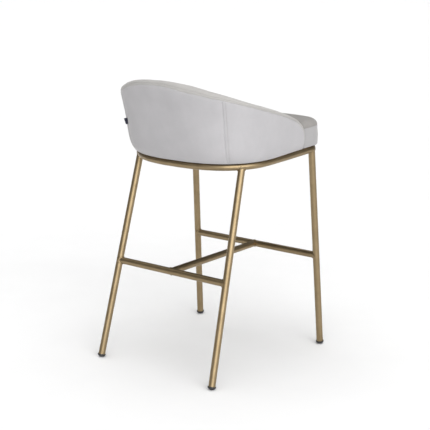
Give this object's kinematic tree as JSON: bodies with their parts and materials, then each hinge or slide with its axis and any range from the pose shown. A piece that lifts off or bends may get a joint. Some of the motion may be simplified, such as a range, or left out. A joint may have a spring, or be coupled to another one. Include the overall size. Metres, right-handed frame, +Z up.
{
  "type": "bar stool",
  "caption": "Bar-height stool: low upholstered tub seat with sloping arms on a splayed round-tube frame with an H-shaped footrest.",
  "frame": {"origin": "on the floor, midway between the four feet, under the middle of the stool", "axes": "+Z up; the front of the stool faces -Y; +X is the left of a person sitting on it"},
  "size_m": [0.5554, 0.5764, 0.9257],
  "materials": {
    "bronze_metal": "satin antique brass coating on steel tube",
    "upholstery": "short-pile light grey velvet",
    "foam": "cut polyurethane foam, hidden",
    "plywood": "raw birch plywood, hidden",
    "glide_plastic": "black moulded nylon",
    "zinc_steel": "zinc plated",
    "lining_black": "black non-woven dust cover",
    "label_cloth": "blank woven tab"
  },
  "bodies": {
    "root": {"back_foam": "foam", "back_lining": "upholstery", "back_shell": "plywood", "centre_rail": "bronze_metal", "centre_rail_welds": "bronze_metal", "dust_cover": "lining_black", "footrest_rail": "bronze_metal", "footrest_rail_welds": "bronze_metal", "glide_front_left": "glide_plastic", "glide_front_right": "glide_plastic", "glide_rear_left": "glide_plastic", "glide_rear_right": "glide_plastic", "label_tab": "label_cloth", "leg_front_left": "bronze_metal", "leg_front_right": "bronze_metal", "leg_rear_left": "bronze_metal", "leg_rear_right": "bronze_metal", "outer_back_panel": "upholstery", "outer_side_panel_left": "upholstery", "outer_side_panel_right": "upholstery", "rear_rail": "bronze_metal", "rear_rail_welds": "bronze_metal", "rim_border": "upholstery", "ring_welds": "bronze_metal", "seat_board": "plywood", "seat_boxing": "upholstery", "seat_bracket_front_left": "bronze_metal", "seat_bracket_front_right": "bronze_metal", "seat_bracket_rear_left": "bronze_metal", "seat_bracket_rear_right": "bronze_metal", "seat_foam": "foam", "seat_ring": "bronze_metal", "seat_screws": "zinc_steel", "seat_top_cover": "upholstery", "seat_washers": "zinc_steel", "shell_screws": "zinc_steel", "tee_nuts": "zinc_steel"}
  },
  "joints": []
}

■ EXERCISE REQUIREMENTS ■
Nothing should be left out: repeat all of the data exactly.

■ TASK SOLUTION ■
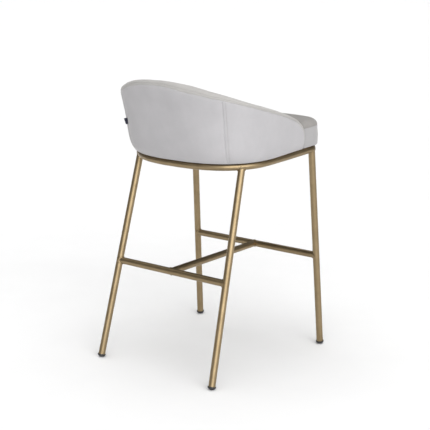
Give this object's kinematic tree as JSON: bodies with their parts and materials, then each hinge or slide with its axis and any range from the pose shown. A piece that lifts off or bends may get a joint. Some of the motion may be simplified, such as a range, or left out. A joint may have a spring, or be coupled to another one. Include the overall size. Metres, right-handed frame, +Z up.
{
  "type": "bar stool",
  "caption": "Bar-height stool: low upholstered tub seat with sloping arms on a splayed round-tube frame with an H-shaped footrest.",
  "frame": {"origin": "on the floor, midway between the four feet, under the middle of the stool", "axes": "+Z up; the front of the stool faces -Y; +X is the left of a person sitting on it"},
  "size_m": [0.5554, 0.5764, 0.9257],
  "materials": {
    "bronze_metal": "satin antique brass coating on steel tube",
    "upholstery": "short-pile light grey velvet",
    "foam": "cut polyurethane foam, hidden",
    "plywood": "raw birch plywood, hidden",
    "glide_plastic": "black moulded nylon",
    "zinc_steel": "zinc plated",
    "lining_black": "black non-woven dust cover",
    "label_cloth": "blank woven tab"
  },
  "bodies": {
    "root": {"back_foam": "foam", "back_lining": "upholstery", "back_shell": "plywood", "centre_rail": "bronze_metal", "centre_rail_welds": "bronze_metal", "dust_cover": "lining_black", "footrest_rail": "bronze_metal", "footrest_rail_welds": "bronze_metal", "glide_front_left": "glide_plastic", "glide_front_right": "glide_plastic", "glide_rear_left": "glide_plastic", "glide_rear_right": "glide_plastic", "label_tab": "label_cloth", "leg_front_left": "bronze_metal", "leg_front_right": "bronze_metal", "leg_rear_left": "bronze_metal", "leg_rear_right": "bronze_metal", "outer_back_panel": "upholstery", "outer_side_panel_left": "upholstery", "outer_side_panel_right": "upholstery", "rear_rail": "bronze_metal", "rear_rail_welds": "bronze_metal", "rim_border": "upholstery", "ring_welds": "bronze_metal", "seat_board": "plywood", "seat_boxing": "upholstery", "seat_bracket_front_left": "bronze_metal", "seat_bracket_front_right": "bronze_metal", "seat_bracket_rear_left": "bronze_metal", "seat_bracket_rear_right": "bronze_metal", "seat_foam": "foam", "seat_ring": "bronze_metal", "seat_screws": "zinc_steel", "seat_top_cover": "upholstery", "seat_washers": "zinc_steel", "shell_screws": "zinc_steel", "tee_nuts": "zinc_steel"}
  },
  "joints": []
}